C'est peu dire qu'Eric Cantona, retraité des rectangles verts depuis 1997, se fait rare dans les médias. «Cela fait six ans que nous essayons de l'avoir en interview, nous n'avons jamais pu» nous glisse d'emblée un confrère de La Gazzetta dello Sport, présent ce vendredi, comme huit autres journalistes, à une conférence de presse en toute intimité avec le "King". Ainsi, après avoir évacué le sujet de son arrestation à Londres, ce dernier nous a parlé à cœur ouvert de plusieurs sujets aussi divers que variés. Et ça vaut le détour.
Ibrahimovic, le faux rebelle
Pour la partie football, qui vous intéresse tous, le natif de Marseille a d'abord tenu à faire une mise au point pour le moins musclée au sujet de l'étiquette de rebelle collée selon lui à tort à trop de joueurs, lui-même compris : «Pour moi, faire ce documentaire, c’était redonner au mot "rebelle" ses lettres de noblesses car aujourd’hui, un jeune tatoué d’une télé-réalité avec des cheveux gominés, c’est un rebelle… Pour être considéré comme un rebelle, il faut en avoir les moyens, il faut avoir, malheureusement, l’occasion de prouver qu’on peut l’être. Et ces gens, qui ont vécu sous dictature, pendant des guerres, ont eu ce courage-là. Nous ici en France, heureusement, ça va pas trop mal», a ainsi rappelé d'entrée de jeu Cantona, en hommage à Carlos Caszely, Rachid Mekloufi, Predrag Pasic, Socrates ou autre Didier Drogba, les cinq sujets de son documentaire.
Souvent associé et comparé à Zlatan Ibrahimovic, tant pour son talent que pour sa personnalité, Eric Cantona juge le procédé inapproprié : «Quand on montre des personnages comme ceux-là, je trouve déplacé qu’on dise que moi je suis un rebelle, qu’Ibrahimovic est un rebelle, que Balotelli est un rebelle. Qu’est-ce qu’on a fait pour prouver qu’on était des rebelles ? Qu’est-ce qu’on a fait à la hauteur de Caszely, de Mekloufi ? Rien, on n’a rien fait. Certaines fois, on est dans un système dans lequel on rentre un peu moins que les autres. Mais c’est quoi ça ? Rien du tout. On ne se met pas en danger, on ne met pas nos vies ou celles des nôtres en danger. Il faut relativiser.»

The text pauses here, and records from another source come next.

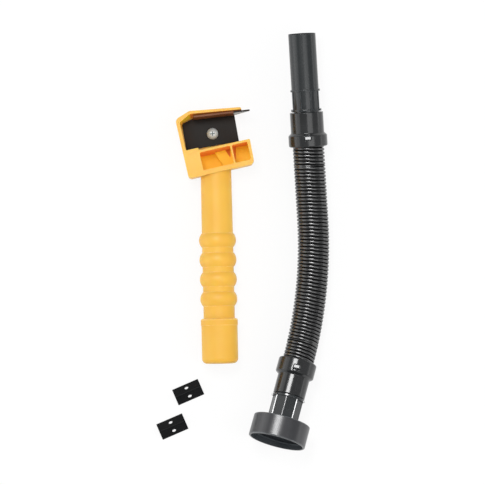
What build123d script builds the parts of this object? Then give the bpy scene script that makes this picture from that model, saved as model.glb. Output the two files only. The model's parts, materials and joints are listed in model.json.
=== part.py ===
from build123d import *
from math import cos, hypot, radians, sin, tan
import os

# Flexible pouring nozzle for a fuel can, laid out with the hooked can tool and the two
# spare blades that go with it. Millimetres, +Z up, everything lying on one flat surface.
# The origin is the centre of the screw cap's mouth; the nozzle runs away from it towards +Y.

# ---- Fits ----------------------------------------------------------------------------
running_fit = 0.06        # radial, where one piece turns in another
push_fit = 0.1            # radial, where a piece is pushed home and stays
end_play = 0.15           # along the axis, beside a piece that turns

# ---- Lie of the nozzle ---------------------------------------------------------------
cap_heading = 15.0        # degrees the cap end lies off the Y axis
cap_rise = 10.5           # degrees the cap's mouth looks up
tip_rise = 6.0            # degrees the spout end looks up
joint_count = 12          # places where the hose bends
turn_per_joint = 2.3      # degrees of rest bend at each of the first joints
turning_joints = 8
levelling_joints = 3      # joints that take out the rise of the cap end
lifting_joints = 4        # joints that make the rise of the spout end
bend_right = 7.0          # degrees the first joint bends clockwise, seen from above
bend_left = 0.5           # degrees it bends the other way
straight_share = 0.6      # bend of a joint that lies straight at rest, as a share of the first

# ---- Hose ----------------------------------------------------------------------------
ring_pitch = 3.56
rings_per_link = 5
rings_at_end = 3          # rings that show between a bell and the first joint
rings_in_bell = 2
crest_radius = 15.8
valley_radius = 14.0
hose_wall = 1.2
crest_land = 0.9
valley_land = 0.8
wall_lean = 0.5           # how much wider the inside valley is than the outside one
joint_land = 0.1
joint_gap = 0.1           # left between two links at full bend

# ---- Screw cap and its flanged insert --------------------------------------------------
cap_mouth_radius = 28.95
cap_base_radius = 28.65
cap_height = 22.0
cap_wall = 2.3
cap_roof = 2.6
cap_edge = 0.8
thread_length = 14.0      # from the mouth to the step that the can's neck meets
thread_step = 0.75        # how far that step stands in
insert_radius = 12.2
insert_reach = 16.0       # how far the insert goes into the neck
flange_clearance = 0.3
flange_thickness = 3.0
gasket_thickness = 2.0
gasket_width = 7.5

# ---- Lower and upper cuffs -------------------------------------------------------------
cuff_wall = 1.7
bell_wall = 1.8
bell_edge = 1.6
cuff_bevel = 0.5
shoulder_length = 3.4
socket_depth = 10.8       # from the bell's mouth to the step that stops the collar
lower_bell_radius = 19.3
lower_bell_length = 15.5
lower_narrow_radius = 16.05
lower_narrow_length = 21.0
upper_bell_radius = 19.4
upper_bell_length = 12.5
upper_narrow_radius = 16.65
upper_narrow_length = 21.8
window_width = 7.0
window_length = 6.5
window_play = 0.3         # between the window's edge and the tab
tab_width = 6.0
tab_length = 3.4
tab_stand = 1.5
collar_inset = 0.8
collar_grip = 0.2         # radial gap between the collar and the hose crests

# ---- Necks and spout -------------------------------------------------------------------
bore_radius = 10.0
neck_length = 26.0        # from the cuff to the cap
neck_radius = 15.4
flute_depth = 1.15
rib_count = 8
rib_width = 2.4
neck_ring_length = 2.2
neck_ring_stand = 0.5     # how far the rings stand out beyond the ribs
lug_count = 4
lug_width = 5.0
lug_stand = 0.9
spout_neck_length = 22.4
spout_neck_radius = 14.35
spout_ring_length = 1.8
spout_radius = 13.65
spout_wall = 1.8
spout_length = 56.0
cuff_edge_gap = 0.4
o_ring_thickness = 1.8
o_ring_groove = 2.2
o_ring_play = 0.05
o_ring_place = 8.0        # from the step in the cuff
snap_ring_thickness = 1.2
snap_ring_radius = 15.6
snap_ring_depth = 1.1
snap_ring_opening = 5.0
snap_ring_play = 0.05
spigot_lip = 1.4          # spigot left beyond the snap ring

# ---- Can tool --------------------------------------------------------------------------
tool_x = -56.2            # centre of the handle's free end
tool_y = 78.3
tool_lean = 1.3           # degrees anticlockwise from the Y axis
handle_length = 185.5
handle_radius = 15.6
handle_top_radius = 15.2
handle_bore = 12.0
handle_bore_depth = 150.0
sleeve_radius = 18.1
sleeve_length = 38.0
sleeve_round = 5.0
band_radius = 18.5
band_length = 7.0
band_bevel = 1.6
grip_count = 4
grip_first = 64.4         # first finger ring, from the free end
grip_pitch = 19.6
grip_radius = 18.5
grip_half_length = 7.2

# ---- Head of the tool ------------------------------------------------------------------
head_turn = 13.0          # degrees anticlockwise from the X axis
head_offset = 27.1        # the head's lower corner, left of the handle's axis
head_drop = 0.6
head_overlap = 1.0        # how far the handle runs into the head
head_depth = 34.0
head_round = 3.5
head_width = 67.3
jaw_bevel = 3.0
jaw_flare = 0.9
jaw_height = 25.2
block_width = 16.0
block_height = 28.0
side_wall = 3.5
web_width = 56.3
web_thickness = 10.0
head_height = 65.8
shoulder_x = 15.3
shoulder_y = 60.5
hook_reach = 66.5
hook_height = 58.1
hook_wall = 2.2
hook_root_wall = 3.0
jaw_lip = 4.8
jaw_rim = 2.2
jaw_end_wall = 2.4
pocket_floor = 6.0
shelf_floor = 17.0
brace_top = 30.0
brace_foot = 37.0
brace_wall = 1.8
rib_place = 46.4
rib_wall = 2.3
opening_overrun = 3.0     # how far the cut for the opening runs past the head

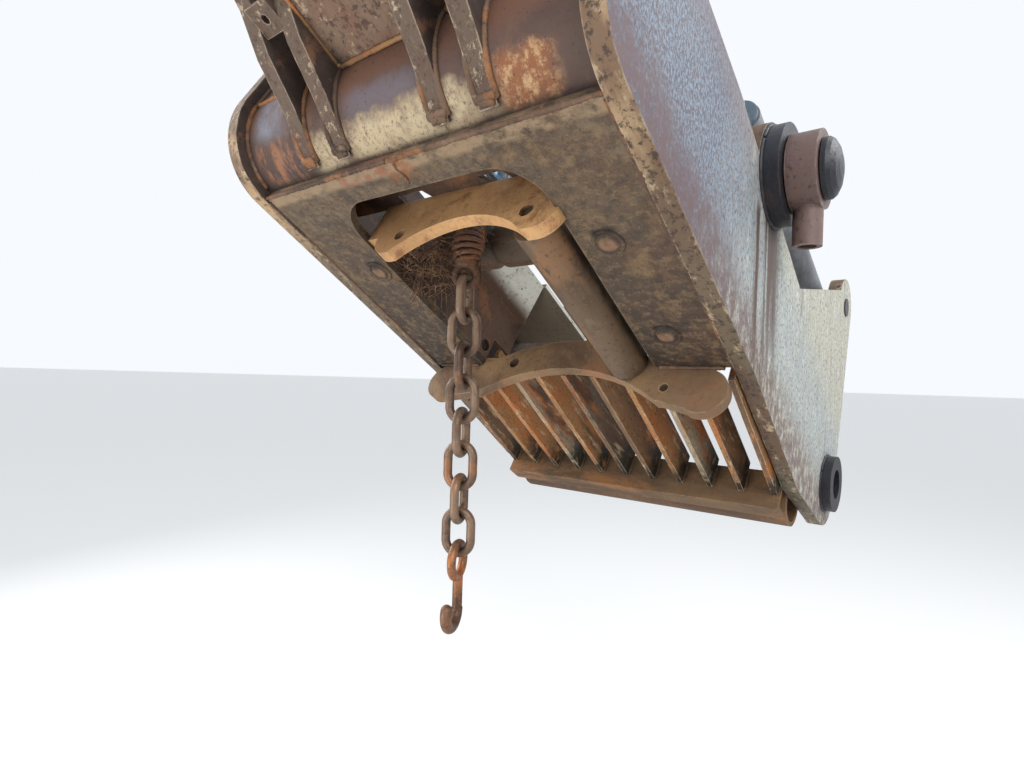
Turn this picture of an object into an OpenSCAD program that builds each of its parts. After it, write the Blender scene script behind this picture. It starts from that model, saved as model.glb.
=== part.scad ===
// Rear arch of a grapple skidder: two leaning side plates joined by a bent cross member,
// with the winch fairlead and its rollers, a bar grille, clevises for the boom, two boom
// cylinders and the chain that hangs on the winch rope.
// Frame: +X is the machine's front, +Y its left, +Z up, origin on the arch pivot's axis.
// The arch is drawn in its own leaning frame: s runs up along the legs, n runs square to
// the legs towards the front, y stays the machine's left. n = 0 is the legs' under edge.

/* [Arch] */
// Width over the two side plates
arch_w = 1000; // [900:5:1150]
// Angle of the legs above the ground
arch_lean = 32.5; // [25:0.5:40]
// Thickness of a side plate
side_t = 40; // [25:1:45]
// End face of the side plates, along the legs
leg_end = 1363; // [1340:1:1400]
// Depth of a leg, from its under edge to its front edge
leg_depth = 385; // [360:1:400]
// Depth of a leg at its upper end
tip_depth = 345; // [320:1:360]
// Radius of the side plate's rounded upper corner
corner_r = 165; // [150:1:180]
// How far the under edge bows out at the foot of the leg
leg_bow = 40; // [20:1:60]

/* [Pivot] */
// Distance of the pivot below the legs' datum
pivot_back = 300; // [260:5:340]
// Height of the pivot over the under edge
pivot_up = 125; // [110:1:140]
// Radius of the side plate round the pivot
pivot_r = 130; // [110:1:145]
// Radius of the pivot's bore
pivot_bore_r = 45; // [35:0.5:50]
// Radius of a pivot collar
pivot_collar_r = 85; // [70:1:100]
// Length of a pivot collar
pivot_collar_len = 30; // [15:1:40]

/* [Cross member] */
// Thickness of the bent plate
cross_t = 25; // [15:1:30]
// Outer radius of its bend
bend_r = 137; // [120:1:150]
// Length of the flat that laps the fairlead plate
cross_lap = 66; // [40:1:80]
// Top of the flat end plate
end_plate_top = 330; // [300:1:340]

/* [Boom clevises] */
// Thickness of a boom ear
ear_t = 40; // [30:1:45]
// Distance of an outer ear's middle from the centre
ear_outer_y = 250; // [235:1:270]
// Distance of an inner ear's middle from the centre
ear_inner_y = 140; // [120:1:150]
// Boom pin's place beyond the end plate
boom_pin_out = 215; // [190:1:240]
// Boom pin's height over the under edge
boom_pin_up = 270; // [250:1:290]
// Radius of an ear round the boom pin
ear_r = 85; // [75:1:95]
// Radius of the boom pin's bore
boom_bore_r = 35; // [25:0.5:45]

/* [Fairlead] */
// Thickness of the fairlead plate
fair_t = 24; // [20:1:35]
// How far its face stands in from the under edge
fair_inset = 4; // [0:1:10]
// Half width of its opening
mouth_half = 273; // [265:1:300]
// Upper edge of its opening
mouth_top = 1130; // [1080:1:1131]
// Radius of the opening's corners
mouth_r = 100; // [60:1:110]
// Thickness of the two guide plates
guide_t = 30; // [20:1:35]
// Upper face of the upper guide plate
guide_high = 1020; // [990:1:1040]
// Upper face of the lower guide plate
guide_low = 510; // [495:1:525]
// Radius of a side roller
side_roller_r = 48; // [38:1:54]
// How far a side roller's bores stand inside the mouth's side edge
side_roller_in = 92; // [83:1:103]
// How far the guide plates' middle stands to the right of the arch's
guide_shift = 23; // [0:1:30]
// Place of a side roller's axis over the under edge
side_roller_n = 12; // [5:1:20]
// Radius of the rollers' pins
roller_pin_r = 16; // [12:0.5:20]
// Radius of the top roller
top_roller_r = 66; // [55:1:70]
// Place of the top roller along the legs
top_roller_s = 780; // [770:1:850]
// Place of the top roller over the under edge
top_roller_n = 208; // [145:1:215]
// Depth of the groove that the rope wore into the top roller
groove_d = 12; // [6:1:20]
// Thickness of a housing wall
wall_t = 16; // [10:1:20]
// Depth of a housing wall beside the top roller
wall_depth = 268; // [240:1:300]
// Place of the fold in a housing wall, over the under edge
fold_n = 210; // [190:1:220]
// Lower end of a housing wall's fold
fold_low = 430; // [420:1:460]
// Upper end of a housing wall's fold
fold_high = 690; // [660:1:700]
// Upper end of a housing wall
wall_top = 940; // [900:1:980]

/* [Grille] */
// Number of bars
bar_count = 11; // [8:1:12]
// Thickness of a bar
bar_t = 15; // [12:1:26]
// Depth of a bar
bar_d = 90; // [60:1:100]
// Drop of the bars' foot below the under edge
grille_drop = 66; // [40:1:75]
// Thickness of the angle iron that the bars stand on
angle_t = 14; // [8:1:18]
// Leg of the angle iron along the arch's legs
angle_leg = 60; // [45:1:65]
// Width of the angle iron under the bars
angle_w = 110; // [90:1:115]
// Drop of the angle iron below the under edge
angle_drop = 105; // [90:1:110]
// Radius of the torsion tube
tube_r = 70; // [55:1:75]
// Place of the torsion tube along the legs
tube_s = -130; // [-150:1:-120]
// Place of the torsion tube over the under edge
tube_n = -23; // [-30:1:60]

/* [Lift cylinder seats] */
// Place of the lift pin along the legs
lift_s = 651; // [620:1:680]
// Place of the lift pin over the under edge
lift_n = 431; // [415:1:445]
// Radius of the plate's bulge and its collar
lift_boss_r = 120; // [105:1:130]
// Length of the collar on the plate
lift_collar_len = 38; // [25:1:50]
// Radius of the lift pin
lift_pin_r = 45; // [35:0.5:50]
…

La responsabilité des médias
Le système, le foot business, Cantona en a beaucoup parlé ce vendredi. Et pour lui, les coupables ne sont pas ceux que l'on croit : «Je pense que les principaux responsables, alors que ce sont eux qui essayent de dire tout le temps que les footballeurs gagnent trop d’argent, ce sont les médias. Car s’il n’y avait pas une telle médiatisation du football, il n’y aurait pas autant de sponsors, il n’y aurait pas des Berlusconi, des Tapie à mon époque ou des Abramovich présidents de clubs. Tous ces gens-là ne viendraient pas dans le football s’il n’y avait pas une telle médiatisation. Au bout de la chaîne, il y a les principaux acteurs, les joueurs, qui évidemment prennent leur part. Mais le système, c’est vous, les médias, qui le créez.»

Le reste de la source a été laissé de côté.